This ruling applies for the following periods:

Year ended 31 December 2012

Year ended 31 December 2013

Year ended 31 December 2014

Year ended 31 December 2015

Year ended 31 December 2016

Year ended 31 December 2017

Year ended 31 December 2018

Year ended 31 December 2019

Year ended 31 December 2020

This ruling also applies to fund payments which relate to the above years of income.

The scheme commences on:

The scheme has not yet commenced.

Relevant facts and circumstances

This ruling is based on the facts stated in the description of the scheme that is set out below. If your circumstances are materially different from these facts, this ruling has no effect and you cannot rely on it. The fact sheet has more information about relying on your private ruling.

Background

The Applicants hold between them all of the units in the Trust. Taxpayer 2 holds less than Y% and Taxpayer 1 holds the balance.

Taxpayer 1 holds its interest in the Trust in its own name, i.e., that interest is not held in the name of the trustees of Taxpayer 1. Likewise, Taxpayer 2 holds its interest in the Trust in its own name and that interest is not held in the name of the trustees of Taxpayer 2.
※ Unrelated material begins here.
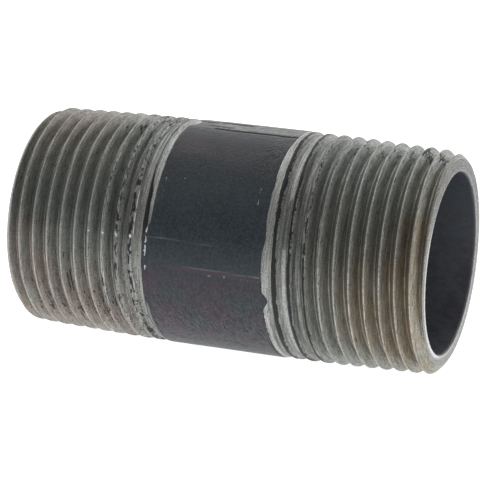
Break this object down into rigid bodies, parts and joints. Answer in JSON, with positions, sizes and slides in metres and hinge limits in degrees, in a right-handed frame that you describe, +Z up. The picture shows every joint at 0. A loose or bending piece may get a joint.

The Trust will invest in land primarily for the purpose of deriving rent.

The Transaction

The Former Manager will cease to be the responsible entity and manager of the Trust, and the Manager will become the new trustee and manager of the Trust pursuant to the terms of the Proposed Management Agreement.

The Applicants

The Applicants are not residents of Australia.

The Applicants are related entities, with all of the securities in Taxpayer 2 being owned by Taxpayer 1.

The Applicants are formed under the Foreign Formation Code country X.

Each of the Applicants carries on business in the country X.

Taxpayer 1 has more than Z members (shareholders).

The Manager

The Manager is a company constituted under the Corporations Act.

The Manager will replace the Former Manager as the trustee and manager of the Trust and the Manager will become a Financial Services Licensee.

The employees of the Manager will be located in Australia.

The Manager will appoint an Australian resident as a 'responsible manager'. Any non-resident 'responsible manager' will spend only a fraction of the time in performing that function compared to the time spent by the Australian resident 'responsible manager'.

In terms of the Proposed Management Agreement, the Manager shall provide, and be responsible for, the day to day management of the Trust's businesses, operations and properties and the investment management activities pertaining to the Trust.

Under the Proposed Management Agreement, the Manager will carry out the following activities of the Trust (amongst others):

The Proposed Management Agreement will ensure that Taxpayer 1 is consulted on the more significant aspects of the Trust's operations which require Taxpayer 1 approval. This ensures that Taxpayer 1 is consulted and approves decisions already made by the Manager, as opposed to Taxpayer 1 actually making any decisions on behalf of the Manager.

A sister company of the Manager will provide corporate management services to the Manager, such as, legal and compliance, financial and accounting services, human resources, corporate communications, Internet technology, and general corporate management. The pricing of these services is to be determined by applying arms length pricing principles.

Relevant legislative provisions

Taxation Administration Act 1953 Schedule 1 section 12-400

Taxation Administration Act 1953 Schedule 1 section 12-401

Taxation Administration Act 1953 Schedule 1 section 12-402

Taxation Administration Act 1953 Schedule 1 section 12-402B

Taxation Administration Act 1953 Schedule 1 section 12-403

Taxation Administration Act 1953 Schedule 1 section 12-404

Taxation Administration Act 1953 Schedule 1 section 18-32

Taxation Administration Act 1953 section 8AAXD

Taxation Administration Act 1953 section 8AAZLA

Taxation Administration Act 1953 section 8AAZLB,

Taxation Administration Regulations 1976 subregulation 44E(2)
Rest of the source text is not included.